* **Short problem**: Output exactly the span of lines that begins at the line containing "thread_profile.append((insert_bore_radius, insert_length))" and ends at the line containing "bpy.context.view_layer.update()", both lines included.
● ● ● ● ●
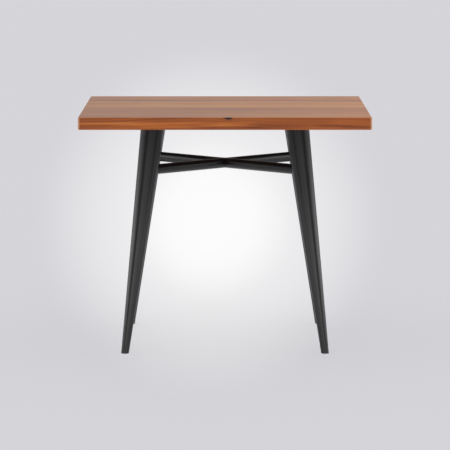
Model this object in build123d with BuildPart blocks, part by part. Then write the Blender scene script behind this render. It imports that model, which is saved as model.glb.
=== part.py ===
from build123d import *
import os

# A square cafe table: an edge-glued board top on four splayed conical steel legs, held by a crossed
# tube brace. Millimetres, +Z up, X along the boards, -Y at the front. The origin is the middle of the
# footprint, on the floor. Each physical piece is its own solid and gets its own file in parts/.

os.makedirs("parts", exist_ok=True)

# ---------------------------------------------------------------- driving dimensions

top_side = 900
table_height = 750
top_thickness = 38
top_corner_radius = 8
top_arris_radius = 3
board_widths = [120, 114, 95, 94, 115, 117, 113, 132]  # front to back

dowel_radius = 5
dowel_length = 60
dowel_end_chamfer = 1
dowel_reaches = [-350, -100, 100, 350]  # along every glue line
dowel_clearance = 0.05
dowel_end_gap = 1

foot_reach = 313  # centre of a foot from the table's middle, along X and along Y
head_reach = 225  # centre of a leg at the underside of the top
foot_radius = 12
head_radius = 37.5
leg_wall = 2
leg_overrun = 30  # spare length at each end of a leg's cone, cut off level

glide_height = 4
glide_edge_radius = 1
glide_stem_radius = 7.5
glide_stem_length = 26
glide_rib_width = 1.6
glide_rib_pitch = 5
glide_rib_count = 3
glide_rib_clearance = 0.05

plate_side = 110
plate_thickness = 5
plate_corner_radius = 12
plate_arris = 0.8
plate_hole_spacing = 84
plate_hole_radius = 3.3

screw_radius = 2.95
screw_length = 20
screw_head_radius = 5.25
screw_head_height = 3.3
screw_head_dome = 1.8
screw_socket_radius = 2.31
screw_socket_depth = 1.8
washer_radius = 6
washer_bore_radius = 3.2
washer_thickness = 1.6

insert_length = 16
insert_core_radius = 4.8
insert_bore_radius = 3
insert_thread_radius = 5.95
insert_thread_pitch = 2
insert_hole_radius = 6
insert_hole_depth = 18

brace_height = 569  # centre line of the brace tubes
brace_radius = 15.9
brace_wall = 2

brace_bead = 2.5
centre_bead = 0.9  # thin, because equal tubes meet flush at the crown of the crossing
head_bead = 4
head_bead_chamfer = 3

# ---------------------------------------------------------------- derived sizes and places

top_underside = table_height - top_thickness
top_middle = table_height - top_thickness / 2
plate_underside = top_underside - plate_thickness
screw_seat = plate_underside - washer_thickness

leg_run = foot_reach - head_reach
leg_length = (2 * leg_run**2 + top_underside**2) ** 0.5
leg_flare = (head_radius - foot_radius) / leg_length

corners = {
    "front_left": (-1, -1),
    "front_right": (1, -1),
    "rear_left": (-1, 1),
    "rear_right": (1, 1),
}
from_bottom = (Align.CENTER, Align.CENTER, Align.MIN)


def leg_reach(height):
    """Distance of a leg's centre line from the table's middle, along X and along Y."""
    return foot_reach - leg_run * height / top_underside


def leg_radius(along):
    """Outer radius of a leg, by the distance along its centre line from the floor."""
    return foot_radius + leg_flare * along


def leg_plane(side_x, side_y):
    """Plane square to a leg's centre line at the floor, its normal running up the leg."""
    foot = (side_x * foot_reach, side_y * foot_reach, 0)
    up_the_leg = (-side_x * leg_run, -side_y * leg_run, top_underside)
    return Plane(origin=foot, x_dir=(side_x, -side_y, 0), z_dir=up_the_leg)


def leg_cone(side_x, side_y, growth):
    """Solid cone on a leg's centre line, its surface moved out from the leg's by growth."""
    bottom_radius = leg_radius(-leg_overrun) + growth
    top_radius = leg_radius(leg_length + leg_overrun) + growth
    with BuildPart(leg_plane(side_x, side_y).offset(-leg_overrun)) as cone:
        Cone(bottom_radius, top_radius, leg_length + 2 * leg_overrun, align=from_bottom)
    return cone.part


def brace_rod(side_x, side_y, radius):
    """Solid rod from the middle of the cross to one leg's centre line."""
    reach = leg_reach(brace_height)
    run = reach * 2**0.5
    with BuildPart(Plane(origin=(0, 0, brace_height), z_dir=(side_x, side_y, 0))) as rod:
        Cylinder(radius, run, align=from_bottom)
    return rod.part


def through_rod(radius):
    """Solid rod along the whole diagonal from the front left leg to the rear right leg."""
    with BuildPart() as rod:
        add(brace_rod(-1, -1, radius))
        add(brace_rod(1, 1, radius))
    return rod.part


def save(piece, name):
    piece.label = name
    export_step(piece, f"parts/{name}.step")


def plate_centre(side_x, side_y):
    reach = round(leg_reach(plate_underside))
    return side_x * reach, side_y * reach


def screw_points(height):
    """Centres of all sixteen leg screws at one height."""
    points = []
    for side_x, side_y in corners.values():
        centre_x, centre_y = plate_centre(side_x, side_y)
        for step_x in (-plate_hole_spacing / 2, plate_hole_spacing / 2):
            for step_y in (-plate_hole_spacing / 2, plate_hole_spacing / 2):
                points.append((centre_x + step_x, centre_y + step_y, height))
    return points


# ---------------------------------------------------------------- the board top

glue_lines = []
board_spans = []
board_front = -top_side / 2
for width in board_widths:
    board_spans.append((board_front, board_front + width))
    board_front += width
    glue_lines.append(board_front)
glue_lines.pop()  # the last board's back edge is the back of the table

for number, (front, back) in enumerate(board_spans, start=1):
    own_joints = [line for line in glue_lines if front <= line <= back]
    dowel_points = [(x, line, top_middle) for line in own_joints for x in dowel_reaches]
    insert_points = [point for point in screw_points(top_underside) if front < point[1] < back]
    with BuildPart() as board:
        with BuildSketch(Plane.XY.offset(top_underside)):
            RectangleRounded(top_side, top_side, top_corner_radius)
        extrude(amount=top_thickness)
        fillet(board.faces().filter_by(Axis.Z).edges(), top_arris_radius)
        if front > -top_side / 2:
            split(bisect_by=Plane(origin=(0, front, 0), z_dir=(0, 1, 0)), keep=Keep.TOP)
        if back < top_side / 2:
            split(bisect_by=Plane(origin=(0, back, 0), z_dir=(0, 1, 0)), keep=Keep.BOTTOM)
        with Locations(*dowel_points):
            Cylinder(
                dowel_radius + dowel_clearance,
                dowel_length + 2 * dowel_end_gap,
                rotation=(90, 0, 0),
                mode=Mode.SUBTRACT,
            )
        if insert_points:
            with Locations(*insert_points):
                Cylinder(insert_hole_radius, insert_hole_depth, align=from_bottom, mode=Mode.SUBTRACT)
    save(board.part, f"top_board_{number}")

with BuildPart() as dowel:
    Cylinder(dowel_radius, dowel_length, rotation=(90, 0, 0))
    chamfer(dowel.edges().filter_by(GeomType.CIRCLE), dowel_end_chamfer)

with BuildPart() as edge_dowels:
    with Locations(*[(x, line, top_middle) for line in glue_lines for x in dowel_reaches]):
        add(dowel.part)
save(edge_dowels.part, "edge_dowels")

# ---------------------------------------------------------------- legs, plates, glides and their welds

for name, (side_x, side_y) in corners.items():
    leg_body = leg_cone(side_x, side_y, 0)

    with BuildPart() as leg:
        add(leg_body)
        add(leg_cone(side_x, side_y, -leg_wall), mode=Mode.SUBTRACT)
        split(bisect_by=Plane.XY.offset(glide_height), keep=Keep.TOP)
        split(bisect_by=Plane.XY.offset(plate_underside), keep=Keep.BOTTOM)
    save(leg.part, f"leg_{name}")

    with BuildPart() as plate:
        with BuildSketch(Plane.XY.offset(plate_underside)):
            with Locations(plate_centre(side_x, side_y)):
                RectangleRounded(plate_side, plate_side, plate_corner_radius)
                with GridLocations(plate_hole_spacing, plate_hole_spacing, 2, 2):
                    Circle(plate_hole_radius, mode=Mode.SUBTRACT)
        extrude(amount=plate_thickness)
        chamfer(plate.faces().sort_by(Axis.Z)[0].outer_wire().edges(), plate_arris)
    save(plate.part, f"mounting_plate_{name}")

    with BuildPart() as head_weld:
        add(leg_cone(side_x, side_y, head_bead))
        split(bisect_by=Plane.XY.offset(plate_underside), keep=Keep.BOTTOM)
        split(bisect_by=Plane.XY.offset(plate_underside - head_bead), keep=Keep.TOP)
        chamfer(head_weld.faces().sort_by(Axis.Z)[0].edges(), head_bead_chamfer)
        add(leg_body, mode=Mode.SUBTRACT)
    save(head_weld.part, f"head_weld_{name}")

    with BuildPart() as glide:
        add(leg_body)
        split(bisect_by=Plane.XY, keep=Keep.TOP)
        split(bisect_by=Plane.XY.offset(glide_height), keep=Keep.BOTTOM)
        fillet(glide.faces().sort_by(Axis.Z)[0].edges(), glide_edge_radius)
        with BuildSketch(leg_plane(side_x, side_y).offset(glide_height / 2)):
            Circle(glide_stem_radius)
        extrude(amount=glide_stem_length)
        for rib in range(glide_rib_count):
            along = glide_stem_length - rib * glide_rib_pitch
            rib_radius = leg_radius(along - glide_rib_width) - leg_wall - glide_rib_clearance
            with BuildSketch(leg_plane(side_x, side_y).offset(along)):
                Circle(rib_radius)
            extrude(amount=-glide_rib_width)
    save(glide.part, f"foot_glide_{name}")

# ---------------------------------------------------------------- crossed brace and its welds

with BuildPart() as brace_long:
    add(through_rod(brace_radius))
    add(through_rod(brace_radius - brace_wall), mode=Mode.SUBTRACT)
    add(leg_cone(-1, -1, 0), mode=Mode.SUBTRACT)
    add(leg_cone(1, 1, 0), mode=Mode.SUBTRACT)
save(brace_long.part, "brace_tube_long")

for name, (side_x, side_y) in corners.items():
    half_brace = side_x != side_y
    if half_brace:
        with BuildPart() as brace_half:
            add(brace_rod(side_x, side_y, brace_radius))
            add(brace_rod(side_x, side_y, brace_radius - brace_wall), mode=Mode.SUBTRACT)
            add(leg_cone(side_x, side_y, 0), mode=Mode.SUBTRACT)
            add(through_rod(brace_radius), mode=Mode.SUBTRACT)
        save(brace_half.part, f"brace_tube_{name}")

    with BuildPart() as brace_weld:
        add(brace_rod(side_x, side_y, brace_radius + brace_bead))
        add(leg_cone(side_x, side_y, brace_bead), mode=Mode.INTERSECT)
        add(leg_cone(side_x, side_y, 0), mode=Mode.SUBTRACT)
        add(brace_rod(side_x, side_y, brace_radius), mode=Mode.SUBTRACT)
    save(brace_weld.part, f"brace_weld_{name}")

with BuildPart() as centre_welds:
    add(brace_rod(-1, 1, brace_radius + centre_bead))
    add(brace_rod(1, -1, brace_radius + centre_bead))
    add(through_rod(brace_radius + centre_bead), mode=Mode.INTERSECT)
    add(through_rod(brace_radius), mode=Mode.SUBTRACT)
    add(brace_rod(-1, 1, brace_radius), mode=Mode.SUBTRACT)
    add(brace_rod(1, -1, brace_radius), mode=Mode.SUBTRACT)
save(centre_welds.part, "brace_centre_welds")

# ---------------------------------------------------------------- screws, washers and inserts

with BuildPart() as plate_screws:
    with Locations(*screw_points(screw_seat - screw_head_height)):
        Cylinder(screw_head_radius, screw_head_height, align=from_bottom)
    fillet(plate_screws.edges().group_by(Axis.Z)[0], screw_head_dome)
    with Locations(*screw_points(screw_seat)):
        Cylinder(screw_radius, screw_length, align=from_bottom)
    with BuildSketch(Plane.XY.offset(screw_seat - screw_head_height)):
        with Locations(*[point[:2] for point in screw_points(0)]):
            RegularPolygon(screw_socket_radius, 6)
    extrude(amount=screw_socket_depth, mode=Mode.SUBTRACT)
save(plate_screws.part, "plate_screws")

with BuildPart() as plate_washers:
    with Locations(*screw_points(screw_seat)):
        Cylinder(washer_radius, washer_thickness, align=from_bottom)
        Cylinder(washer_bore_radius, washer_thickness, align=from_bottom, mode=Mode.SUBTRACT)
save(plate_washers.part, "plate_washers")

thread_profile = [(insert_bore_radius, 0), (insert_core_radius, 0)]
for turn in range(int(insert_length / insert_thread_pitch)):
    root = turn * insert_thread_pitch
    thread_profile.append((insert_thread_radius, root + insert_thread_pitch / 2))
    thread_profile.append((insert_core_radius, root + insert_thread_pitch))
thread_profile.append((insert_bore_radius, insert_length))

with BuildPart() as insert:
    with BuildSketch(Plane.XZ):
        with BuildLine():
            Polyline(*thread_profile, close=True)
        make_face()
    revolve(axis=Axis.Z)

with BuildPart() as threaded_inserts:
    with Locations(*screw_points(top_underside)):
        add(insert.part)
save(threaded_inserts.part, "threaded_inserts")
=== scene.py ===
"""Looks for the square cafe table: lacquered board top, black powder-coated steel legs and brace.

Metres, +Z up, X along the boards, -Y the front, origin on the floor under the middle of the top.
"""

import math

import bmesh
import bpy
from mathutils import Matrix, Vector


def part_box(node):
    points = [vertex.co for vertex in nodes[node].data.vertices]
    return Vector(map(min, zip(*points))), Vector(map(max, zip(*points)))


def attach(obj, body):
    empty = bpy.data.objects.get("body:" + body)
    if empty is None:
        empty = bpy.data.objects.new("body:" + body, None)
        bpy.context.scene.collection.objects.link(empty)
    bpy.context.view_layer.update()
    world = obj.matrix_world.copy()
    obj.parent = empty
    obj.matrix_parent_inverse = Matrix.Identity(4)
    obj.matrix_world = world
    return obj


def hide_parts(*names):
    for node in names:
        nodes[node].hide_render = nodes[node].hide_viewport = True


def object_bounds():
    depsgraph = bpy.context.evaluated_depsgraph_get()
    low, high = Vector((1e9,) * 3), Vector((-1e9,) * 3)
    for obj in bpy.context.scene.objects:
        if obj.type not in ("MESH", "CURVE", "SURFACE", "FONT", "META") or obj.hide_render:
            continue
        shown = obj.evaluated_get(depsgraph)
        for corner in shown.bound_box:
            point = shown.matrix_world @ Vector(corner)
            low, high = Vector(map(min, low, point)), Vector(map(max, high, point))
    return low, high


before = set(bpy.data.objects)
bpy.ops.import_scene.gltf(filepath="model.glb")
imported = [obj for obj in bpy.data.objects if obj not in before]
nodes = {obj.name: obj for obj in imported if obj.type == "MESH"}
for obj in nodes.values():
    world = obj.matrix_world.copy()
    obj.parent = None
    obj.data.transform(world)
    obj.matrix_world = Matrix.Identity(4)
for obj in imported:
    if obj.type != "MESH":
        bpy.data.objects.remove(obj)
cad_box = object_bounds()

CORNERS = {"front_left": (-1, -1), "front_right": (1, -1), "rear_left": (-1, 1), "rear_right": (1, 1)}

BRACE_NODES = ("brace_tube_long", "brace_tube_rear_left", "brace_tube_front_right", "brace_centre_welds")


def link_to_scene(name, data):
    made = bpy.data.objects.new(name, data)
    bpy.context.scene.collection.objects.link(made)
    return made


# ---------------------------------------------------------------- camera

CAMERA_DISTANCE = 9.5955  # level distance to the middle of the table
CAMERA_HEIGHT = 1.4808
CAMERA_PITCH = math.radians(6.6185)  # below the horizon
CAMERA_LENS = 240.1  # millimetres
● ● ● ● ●
* **Solution for this task**:
thread_profile.append((insert_bore_radius, insert_length))

with BuildPart() as insert:
    with BuildSketch(Plane.XZ):
        with BuildLine():
            Polyline(*thread_profile, close=True)
        make_face()
    revolve(axis=Axis.Z)

with BuildPart() as threaded_inserts:
    with Locations(*screw_points(top_underside)):
        add(insert.part)
save(threaded_inserts.part, "threaded_inserts")
=== scene.py ===
"""Looks for the square cafe table: lacquered board top, black powder-coated steel legs and brace.

Metres, +Z up, X along the boards, -Y the front, origin on the floor under the middle of the top.
"""

import math

import bmesh
import bpy
from mathutils import Matrix, Vector


def part_box(node):
    points = [vertex.co for vertex in nodes[node].data.vertices]
    return Vector(map(min, zip(*points))), Vector(map(max, zip(*points)))


def attach(obj, body):
    empty = bpy.data.objects.get("body:" + body)
    if empty is None:
        empty = bpy.data.objects.new("body:" + body, None)
        bpy.context.scene.collection.objects.link(empty)
    bpy.context.view_layer.update()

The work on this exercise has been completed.